Why does the Dask client say my cluster has more cores and memory than the actual total available?

3/5/2019

I'm trying to understand the relationship among Kubernetes pods and the cores and memory of my cluster nodes when using Dask.

My current setup is as follows:

  • Kubernetes cluster using GCP's Kubernetes Engine
  • Helm package manager to install Dask on the cluster

Each node has 8 cores and 30 gb of ram. I have 5 nodes in my cluster:

cluster info

I then scaled the number of pods to 50 by executing

kubectl scale --replicas 50 deployment/nuanced-armadillo-dask-worker

When I initialize the client in Dask using dask.distributed I see the following

dask distributed client info

What puzzles me is that the client says that there are 400 cores and 1.58 tb of memory in my cluster (see screenshot).

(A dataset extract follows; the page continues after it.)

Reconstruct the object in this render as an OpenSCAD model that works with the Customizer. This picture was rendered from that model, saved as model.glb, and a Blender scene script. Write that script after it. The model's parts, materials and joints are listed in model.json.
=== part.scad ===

I suspect that by default each pod is being allocated 8 cores and 30 gb of memory, but how is this possible given the constraints on the actual number of cores and memory in each node?

-- PollPenn
dask
kubernetes

1 Answer

3/6/2019

If you don't specify a number of cores or memory then every Dask worker tries to take up the entire machine on which it is running.

For the helm package you can specify the number of cores and amount of memory per worker by adding resource limits to your worker pod specification. These are listed in the configuration options of the chart.

-- MRocklin
Source: StackOverflow